Bode-Lang: When I was growing up, my dad loved the circus and clowns in particular. I found it interesting as a setting. I also studied with a poet in undergrad, Jack Ridl, who grew up with actual members of his family who were in the circus. He used to tell me stories about that. So, I ended up having these characters in this setting come to me as a way of exploring a story of this fictional boy. The boy operates within this world where there are a lot of fantastic things going on, and he's trying to figure out what his place is within it all.

I think that all of us are looking for our place in a world that's swirling around us. And when you figure out where you don't belong, where you do belong, that's a good moment for any human being.

Q: Why is poetry important today?

Bode-Lang: The most valuable commodity on Earth is human attention. There are internet and media companies worth billions of dollars because of where we put our attention. When we passively give our attention over to whatever the algorithm feeds us next, we are giving up our agency. We're giving up our chosen involvement with things that matter to us and have real value to us.

When we engage with poetry, we are making a choice to give deliberate attention to something very specific and real. Whether you are reading a poem or writing a poem, it's that active, focused attention that lets us know we're present, that we are alive in the world and we're part of a shared human family.

The connections that poetry reveals travel across time. I love haiku, and one of my favorite haiku poets is Kobayashi Issa. He has a poem translated by Hiroaki Sato that says, “The world of dew is, yes, a world of dew but even so,” and it captures this idea that life is fleeting, but still can't I hold on to it? He wrote that poem a few hundred years ago, and I can read that poem and be with him, understand what he experienced and felt. And that has meaning to me, too.

Q: What do you say to the person who reads a poem and says, “I don’t get this”?

Bode-Lang: I love this question, and the reason I love this question is somehow our educational system has given us a false set of expectations to have for poetry and for ourselves. People look at a poem and think they are supposed to understand it. They think they're supposed to be able to pick it apart and see what every little part of it means.

I always ask my students, “How many of you understand every word of every song you love?” Nobody can put their hand in the air, and yet they love those songs. They love listening to them, moving to them. A poem is exactly the same. You can read a poem, take in the music of the language, the feeling of it, the tone, the voice of it, the sense of being within the presence of a writer. You don't need to understand every word. Nobody can understand every word of any poem. But it's really that immediate experience of, “I'm experiencing this right now. I'm reading it. I'm enjoying something about it.” That's all we need.

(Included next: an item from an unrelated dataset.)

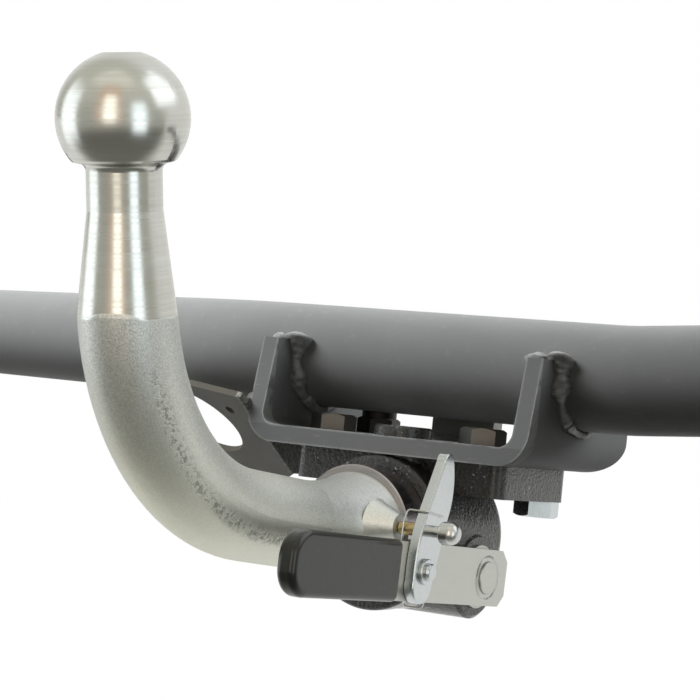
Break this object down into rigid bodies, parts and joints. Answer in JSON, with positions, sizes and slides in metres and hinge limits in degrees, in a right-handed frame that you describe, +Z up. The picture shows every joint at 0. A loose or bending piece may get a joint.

Q: What would you say to encourage someone to give poetry a chance?

Bode-Lang: A poem is a surprise. It's the product of a human intelligence. Somebody who sat down with a feeling, with maybe a phrase in mind, and they started off on this little adventure that they didn't know where they were going, and they ended up someplace new. When you read a poem, you get to have that same arc of experience of not knowing what you're getting into and ending up someplace new, and it can just be fun.

There are a lot of poets who are very accessible, very enjoyable to read. I recommend people start with Mary Oliver and Billy Collins, people who have, in terms of poetry circulation, sold a lot of books and have a lot of readers because their work is accessible and enjoyable, sometimes funny, very often resonant with things that mean something to our lives.

Q: Can large language models write poems?

Bode-Lang: AI is capable of doing many things, many of them useful, many of them interesting. Of course, you can feed AI a prompt, and it will spit out something that looks like a poem. But what AI produces will never have human depth, clarity of insight, richness of experience, any of those things that are uniquely a part of our human lives and our consciousness.

AI does not have consciousness or a soul. If you want to go to a source that's going to tell you something meaningful and valuable about being alive, you need to go to another person. You're never going to get a genuine surprise out of AI. You're never going to get a genuine, breathtaking insight. But that's exactly what poetry gives us.

I think every one of us needs a place in our lives for something that makes us catch our breath. Gives us a shock of recognition, of something that maybe we didn't know was ours. And poetry is one of the best places I know of to get that.